Celsus Kütüphanesi: Dönemin en önemli kütüphanelerinden biri olan Celsus ise zamanında 14 bin kitaba ev sahipliği yapmıştır. Antik dünyanın üçüncü en büyük kütüphanesi olan kütüphane, dünya mirası olarak korunan Efes Antik Kenti’nin günümüze ulaşmış en önemli yapılarından da biridir. Roma İmparatorluğu’nun altın yıllarında inşa edilen kütüphane, sadece estetik güzelliği ile değil, dengeli ve iyi planlanmış tasarımıyla da etkileyici bir mimariye sahiptir.

Hellenistik Tiyatro: Antik Çağ’ın en büyük açık hava tiyatrosu olan Hellenistik Tiyatro, 24 bin kişi kapasiteli olup, birçok yıl sonra bile etkileyiciliğini sürdürmeyi başarmıştır.

Kuşadası Milli Parkı: Kuşadası ve Söke ilçeleri arasında geniş bir alana 1996 yılında kurulmuş olan Kuşadası Milli Parkı, Dilek Yarımadası’ndadır. Nesli tükenmeye yakın olan hayvan ve bitki türlerini barındıran önemli bir nokta olan milli park, kıyılarında Akdeniz ülkelerinde korunan hayvan türleri arasında bulunan Akdeniz Foku ve deniz kaplumbağalarına yaşama ve üreme olanağı sunmaktadır.

Şirince: Küçük Efes olarak da adlandırılan Şirince, sit alanı olup ismi gibi yeşilliğini bozmamış şirin bir köydür. Yeşil doğasının arasında küçük dar sokakları ve taşlı yolları ile kendinizi eski zamanlarda hissedeceğiniz o doğal yapının içerisinde yenilenmeye hazır olun.

Şirince

Güvercinada Kalesi:Limanı koruyan coğrafi konumundan dolayı kale bugün Güvercin ada olarak anılan ve 1950’lerin sonunda bir mendirekle karaya bağlanmış olan ada üzerine inşa edilmiştir.
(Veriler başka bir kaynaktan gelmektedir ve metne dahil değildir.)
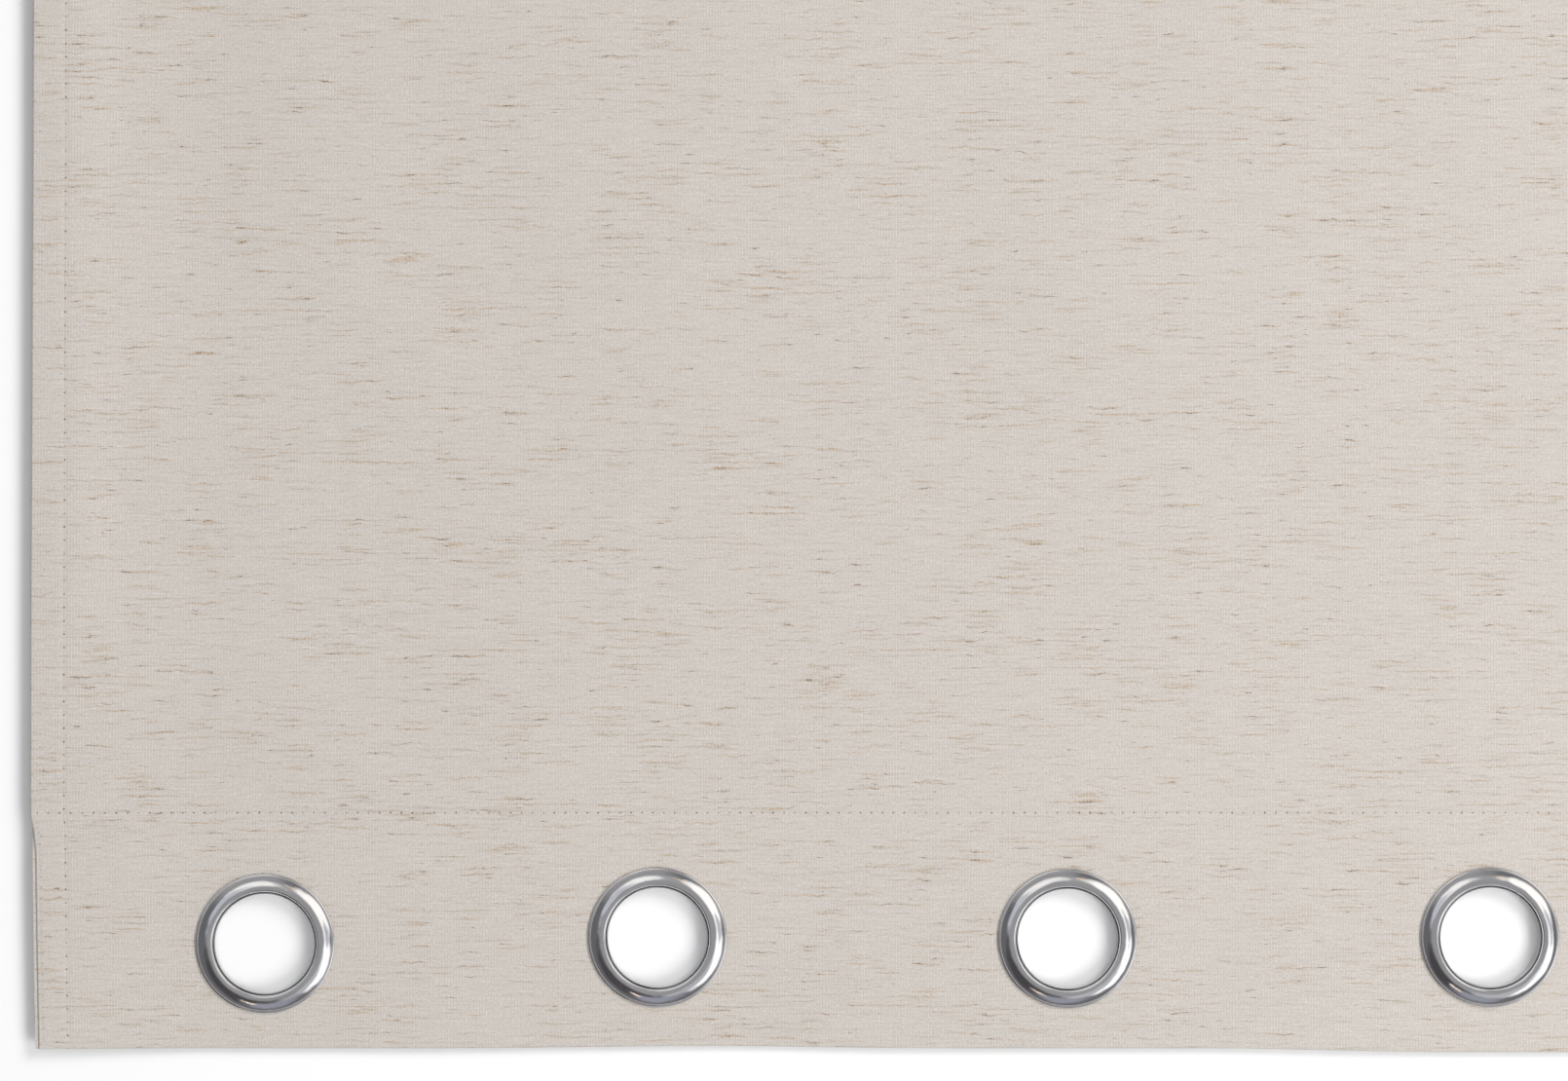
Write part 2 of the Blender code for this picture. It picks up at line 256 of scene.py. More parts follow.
UPPER_LENGTH = 0.460
SEAM_ZONE = 0.003
SEAM_SPACING = 0.0006
TUCK_SPACING = 0.003
HEM_SPACING = 0.006


def cloth_path():
    """The cloth from the side, as (Y, drop): header tuck, facing, front, hem back and hem tuck.
    Its stations are close together at the seams, and wider apart below the upper part."""
    tuck = LAYER_STEP / 2
    header = HEADER_STACK / 2
    hem = HEM_STACK / 2
    upper_end = HEADER_EDGE + UPPER_LENGTH
    under_header = HEADER_STACK - LAYER_STEP
    under_hem = HEM_STACK - LAYER_STEP
    parts = [
        run(HEADER_TURN_Y - TUCK_DEPTH, HEADER_TURN_Y - tuck, TUCK_SPACING, under_header)[:-1],
        turn(HEADER_TURN_Y - tuck, tuck, 90, -90, 6) + (0, under_header),
        run(HEADER_TURN_Y - tuck, HEADER_EDGE + header, 0.004, HEADER_STACK)[1:-1],
        turn(HEADER_EDGE + header, header, 270, 90, 8),
        run(HEADER_EDGE + header, HEADER_SEAM_Y - SEAM_ZONE, 0.0027, 0.0)[1:],
        run(HEADER_SEAM_Y - SEAM_ZONE, HEADER_SEAM_Y + SEAM_ZONE, SEAM_SPACING, 0.0)[1:],
        run(HEADER_SEAM_Y + SEAM_ZONE, upper_end, 0.0045, 0.0)[1:],
        run(upper_end, HEM_SEAM_Y - SEAM_ZONE, 0.012, 0.0)[1:],
        run(HEM_SEAM_Y - SEAM_ZONE, HEM_SEAM_Y + SEAM_ZONE, SEAM_SPACING, 0.0)[1:],
        run(HEM_SEAM_Y + SEAM_ZONE, HEM_EDGE - hem, HEM_SPACING, 0.0)[1:-1],
        turn(HEM_EDGE - hem, hem, 90, -90, 8),
        run(HEM_EDGE - hem, HEM_TURN_Y + tuck, HEM_SPACING, HEM_STACK)[1:-1],
        turn(HEM_TURN_Y + tuck, tuck, 270, 90, 6) + (0, under_hem),
        run(HEM_TURN_Y + tuck, HEM_TURN_Y + TUCK_DEPTH, TUCK_SPACING, under_hem)[1:],
    ]
    return np.concatenate(parts)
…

Kuşadası’nın muntazam yapısına ekstra mükemmellik katan ada, özellikle akşamları özenle yapılan ışıklandırmasıyla da oldukça etkileyici bir görüntüye sahiptir.

Zeus Mağarası:Mitolojik öykülere hayat veren mağaranın girişi ve çevresinin saklı olması, milli park ziyaretçilerinin birçoğunun mağarayı görmeden bölgeden ayrılmasına neden olmaktadır. Milli parkın hemen girişinde tabelası bulunan mağaraya ana caddeden 7 – 8 dakikalık bir yürüyüşle kolaylıkla ulaşabilirsiniz.
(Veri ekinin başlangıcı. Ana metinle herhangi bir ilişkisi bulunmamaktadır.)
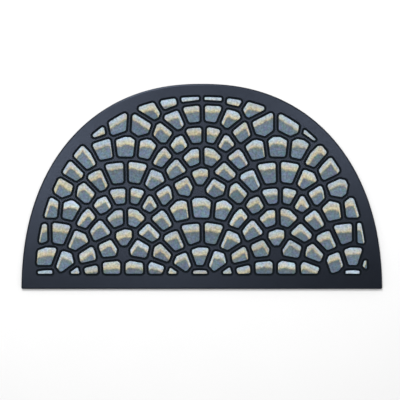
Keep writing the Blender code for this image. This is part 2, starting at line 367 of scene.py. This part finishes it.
def loops_round_stones(profile):
    """Closed loops round every stone: (offset outwards, height) carried along its outline.

    Each point is core + (radius + offset) * direction, and it is moved from the tables' origin
    to the mat's. The result has the shape stones, loops, points, 3.
    """
    offsets, heights = np.array(profile).T[:, None, :, None]
    reach = np.maximum(stone_radii + offsets, 0.0)[..., None]
    plan = stone_cores[:, None] + reach * stone_directions[:, None]
    plan = plan - np.array([0.0, MAT_DEPTH / 2])
    tall = np.broadcast_to(heights[..., None], plan.shape[:3] + (1,))
    return np.concatenate([plan, tall], axis=3)


def band_faces(loops, points):
    """Quads between each loop and the next one inwards, facing up or out, as rows of four."""
    here = np.arange(points)
    after = (here + 1) % points
    quads = np.stack([here, after, after + points, here + points], axis=1)
    return (quads[None] + points * np.arange(loops - 1)[:, None, None]).reshape(-1, 4)


def shell(name, vertices, faces, materials, face_slots, sharp_degrees=None):
    """A mesh object at the origin from whole arrays, shaded smooth."""
    mesh = bpy.data.meshes.new(name)
    mesh.from_pydata(vertices.tolist(), [], faces)
    for material in materials:
        mesh.materials.append(material)
    mesh.polygons.foreach_set("material_index", face_slots)
    mesh.shade_smooth()
    if sharp_degrees:
        mesh.set_sharp_from_angle(angle=np.radians(sharp_degrees))
    mesh.validate()
    piece = bpy.data.objects.new(name, mesh)
    bpy.context.scene.collection.objects.link(piece)
    return piece


# Sockets of a Mix node that is set to colours
MIX_SHARE = 0
MIX_FIRST = 6
MIX_SECOND = 7
MIXED_COLOUR = 2


class Tone:
    """A socket of a material. Arithmetic on it adds Math nodes, and add brings any other node."""

    def __init__(self, tree, socket=None):
        self.tree = tree
        self.socket = socket

    def add(self, kind, settings=None, sockets=None, out=0):
        """A new node of this kind with its settings, then its sockets, as the Tone of one output."""
        node = self.tree.nodes.new(kind)
        for name, value in (settings or {}).items():
            setattr(node, name, value)
        for key, value in (sockets or {}).items():
            if isinstance(value, Tone):
                self.tree.links.new(value.socket, node.inputs[key])
            else:
                node.inputs[key].default_value = value
        return Tone(self.tree, node.outputs[out])

    def math(self, operation, *values):
        return self.add("ShaderNodeMath", {"operation": operation}, dict(enumerate(values)))

    def mix(self, first, second):
        """Colour from first to second as this tone goes from 0 to 1."""
        sockets = {MIX_SHARE: self, MIX_FIRST: first, MIX_SECOND: second}
        return self.add("ShaderNodeMix", {"data_type": "RGBA"}, sockets, out=MIXED_COLOUR)

    def overlaid(self, colour, share):
        """This colour with a share of another overlaid, which deepens its lights and darks."""
        settings = {"data_type": "RGBA", "blend_type": "OVERLAY"}
        sockets = {MIX_SHARE: share, MIX_FIRST: self, MIX_SECOND: colour}
        return self.add("ShaderNodeMix", settings, sockets, out=MIXED_COLOUR)

    def tint(self, colour):
        """This tone as a grey multiplied into a colour."""
        settings = {"operation": "SCALE"}
        return self.add("ShaderNodeVectorMath", settings, {0: colour, "Scale": self})

    def clamped(self):
        """This tone kept between 0 and 1."""
        return self.math("MINIMUM", self.math("MAXIMUM", self, 0.0), 1.0)

    def bump(self, strength, depth):
        """The surface's normal with this tone as its height."""
        sockets = {"Strength": strength, "Distance": depth, "Height": self}
        return self.add("ShaderNodeBump", None, sockets)

    def __add__(self, other):
        return self.math("ADD", self, other)

    def __radd__(self, other):
        return self.math("ADD", other, self)

    def __sub__(self, other):
        return self.math("SUBTRACT", self, other)

    def __rsub__(self, other):
        return self.math("SUBTRACT", other, self)

    def __mul__(self, other):
        return self.math("MULTIPLY", self, other)

    def __rmul__(self, other):
        return self.math("MULTIPLY", other, self)

    def __truediv__(self, other):
        return self.math("DIVIDE", self, other)


def new_finish(name, **constants):
    """A material of one Principled shader with its constants set; its Tone and its shader."""
    material = bpy.data.materials.new(name)
    material.use_nodes = True
    shader = material.node_tree.nodes["Principled BSDF"]
    for key, value in constants.items():
        shader.inputs[key.replace("_", " ")].default_value = value
    return material, Tone(material.node_tree), shader


def feed(tone, shader, key):
    tone.tree.links.new(tone.socket, shader.inputs[key])


# A layer of noise: features to the metre, octaves and their roughness, and how much of it goes
# into the finish's light and dark and into its relief
Grain = namedtuple("Grain", "scale detail roughness shade relief", defaults=[0.0, 0.0])


def noise(tone, where, grain, out="Fac"):
    """Soft noise with a mean of one half."""
    sockets = {
        "Vector": where, "Scale": grain.scale, "Detail": grain.detail, "Roughness": grain.roughness,
    }
    return tone.add("ShaderNodeTexNoise", None, sockets, out=out)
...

Soğuksu Koyu:Adını, denizin altından çıkan kaynak sularının deniz suyunu yaklaşık 10 derece kadar soğutmasından alan koy, özellikle kavurucu yaz sıcaklarında serinlemek isteyenler için eşsiz yerlerden de biri.
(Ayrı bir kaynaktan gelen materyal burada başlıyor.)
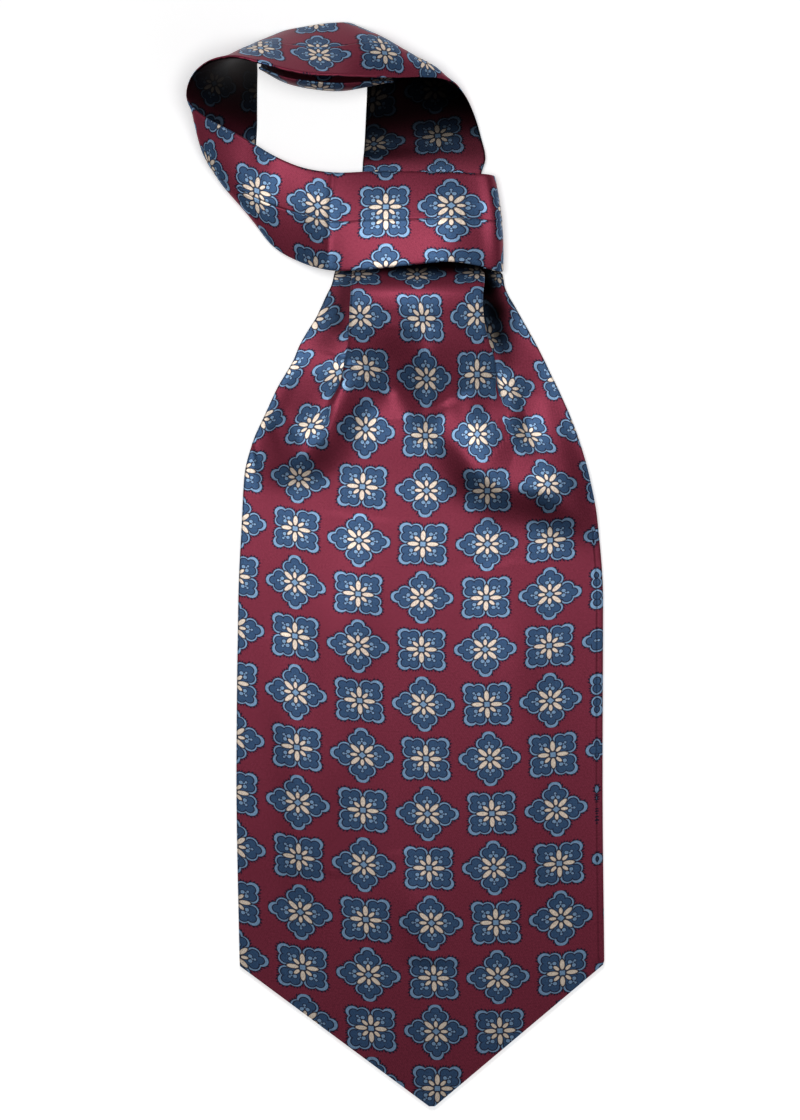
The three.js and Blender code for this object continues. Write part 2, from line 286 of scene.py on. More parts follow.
# the printed medallion: a lobed cross of four trefoils round an eight-petalled flower. Lengths are
# shares of its half width; each shape stands in the first eighth of the medallion and is mirrored
foulard = {
    "pitch": (27.05 * mm, 22.83 * mm),
    "halfWidth": 13.2 * mm,
    "squash": 0.87,
    "border": [(0.785, 0.0, 0.222), (0.54, 0.205, 0.225), (0.0, 0.0, 0.46)],
    "trefoil": [(0.73, 0.0, 0.14), (0.55, 0.19, 0.155), (0.40, 0.04, 0.20)],
    "club": [(0.435, 0.088, 0.07), (0.58, 0.0, 0.046), (0.50, 0.0, 0.034)],
    "longPetal": (0.308, 0.19, 0.08),
    "shortPetal": (0.262, 0.122, 0.063),
    "centre": 0.128,
    "line": 0.026,
    "hairs": 0.07,
    "hairCount": 60,
    "hairDepth": 0.95,
    "softness": 0.009,
}
printColours = {
    "Ground": (0.205, 0.0290, 0.0550),
    "Border": (0.212, 0.350, 0.540),
    "Trefoil": (0.044, 0.094, 0.192),
    "Line": (0.016, 0.013, 0.032),
    "Petal": (0.810, 0.685, 0.570),
}


def makeFoulardGroup():
    inputs = [("Cloth", "NodeSocketVector", None)]
    inputs += [(name, "NodeSocketColor", asColour(value)) for name, value in printColours.items()]
    tree, given, result = newGroup("foulardPrint", inputs, [("Color", "NodeSocketColor")])
    split = tree.nodes.new("ShaderNodeSeparateXYZ")
    tree.links.new(given["Cloth"], split.inputs[0])
    pitchX, pitchY = foulard["pitch"]
    columnPlace = calc(tree, "DIVIDE", split.outputs["X"], pitchX)
    rowPlace = calc(tree, "DIVIDE", split.outputs["Y"], pitchY)
    column = calc(tree, "FLOOR", calc(tree, "ADD", columnPlace, 0.5))
    row = calc(tree, "FLOOR", calc(tree, "ADD", rowPlace, 0.5))
    turned = calc(tree, "FLOORED_MODULO", calc(tree, "ADD", column, row), 2.0)

    # the place in the medallion, turned by an eighth in every other one
    half = foulard["halfWidth"]
    x = calc(tree, "MULTIPLY", calc(tree, "SUBTRACT", columnPlace, column), pitchX / half)
    squashed = pitchY / (half * foulard["squash"])
    y = calc(tree, "MULTIPLY", calc(tree, "SUBTRACT", rowPlace, row), squashed)
    diagonal = math.sqrt(0.5)
    turnedX = calc(tree, "MULTIPLY", calc(tree, "ADD", x, y), diagonal)
    turnedY = calc(tree, "MULTIPLY", calc(tree, "SUBTRACT", y, x), diagonal)
    x = calc(tree, "ADD", x, calc(tree, "MULTIPLY", turned, calc(tree, "SUBTRACT", turnedX, x)))
    y = calc(tree, "ADD", y, calc(tree, "MULTIPLY", turned, calc(tree, "SUBTRACT", turnedY, y)))

    # folded to the first eighth
    sideX = calc(tree, "ABSOLUTE", x)
    sideY = calc(tree, "ABSOLUTE", y)
    far = calc(tree, "MAXIMUM", sideX, sideY)
    near = calc(tree, "MINIMUM", sideX, sideY)
    onAxis = asVector(tree, far, near)
    alongDiagonal = calc(tree, "MULTIPLY", calc(tree, "ADD", far, near), diagonal)
    acrossDiagonal = calc(tree, "MULTIPLY", calc(tree, "SUBTRACT", far, near), diagonal)
    onDiagonal = asVector(tree, alongDiagonal, acrossDiagonal)

    border = discs(tree, onAxis, foulard["border"])
    trefoil = discs(tree, onAxis, foulard["trefoil"])
    club = discs(tree, onAxis, foulard["club"])
    longPetal = petal(tree, onDiagonal, *foulard["longPetal"])
    shortPetal = petal(tree, onAxis, *foulard["shortPetal"])
    centre = calc(tree, "SUBTRACT", calc(tree, "ADD", sideX, sideY), foulard["centre"])
    centre = calc(tree, "MULTIPLY", centre, diagonal)
    petals = calc(tree, "MINIMUM", longPetal, shortPetal)

    soft = foulard["softness"]
    line = foulard["line"]

    def inside(distance, grow=0.0):
        ranged = tree.nodes.new("ShaderNodeMapRange")
        fillInputs(tree, ranged.inputs, (distance, grow - soft, grow + soft, 1.0, 0.0))
        return ranged.outputs["Result"]

    # fine hairs all round, then each shape over its own dark line
    angle = calc(tree, "MULTIPLY", calc(tree, "ARCTAN2", y, x), foulard["hairCount"])
    hair = calc(tree, "GREATER_THAN", calc(tree, "SINE", angle), 0.0)
    hair = calc(tree, "MULTIPLY", hair, foulard["hairDepth"])
    hairs = calc(tree, "MULTIPLY", inside(border, foulard["hairs"]), hair)
    colour = mixColour(tree, hairs, given["Ground"], given["Line"])
    layers = [
        # distance to the shape, width of its dark line, colour
        (border, line * 0.9, "Border"),
        (trefoil, line, "Trefoil"),
        (club, line * 0.7, "Border"),
        (petals, line * 0.75, "Petal"),
        (centre, line * 0.8, "Border"),
    ]
    for distance, rim, fill in layers:
        colour = mixColour(tree, inside(distance, rim), colour, given["Line"])
        colour = mixColour(tree, inside(distance, -rim * 0.3), colour, given[fill])
    tree.links.new(colour, result["Color"])
    return tree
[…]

Kelebek Koyu:70’den fazla kelebek türüne ev sahipliği yapan vadi, adını meşhur kaplan kelebeğinden almaktadır. Kelebekleri görüp, vadinin en sakin haliyle tadını çıkarmak isterseniz eğer Nisan veya Mayıs aylarında yapacağınız mavi yolculuk tatili gerçekleştirebilirsiniz.

Kavaklıburun Koyu: Kavaklıburun Koyu sahiliyle birlikte uzun çam ağaçlarıyla da piknikçilerin keyifle kullanacağı bir koy olarak karşımıza çıkar. Kavak ağaçları nedeniyle Kavaklıburun ismini alan koy, 1 km uzunluğunda doğal bir plaja sahiptir.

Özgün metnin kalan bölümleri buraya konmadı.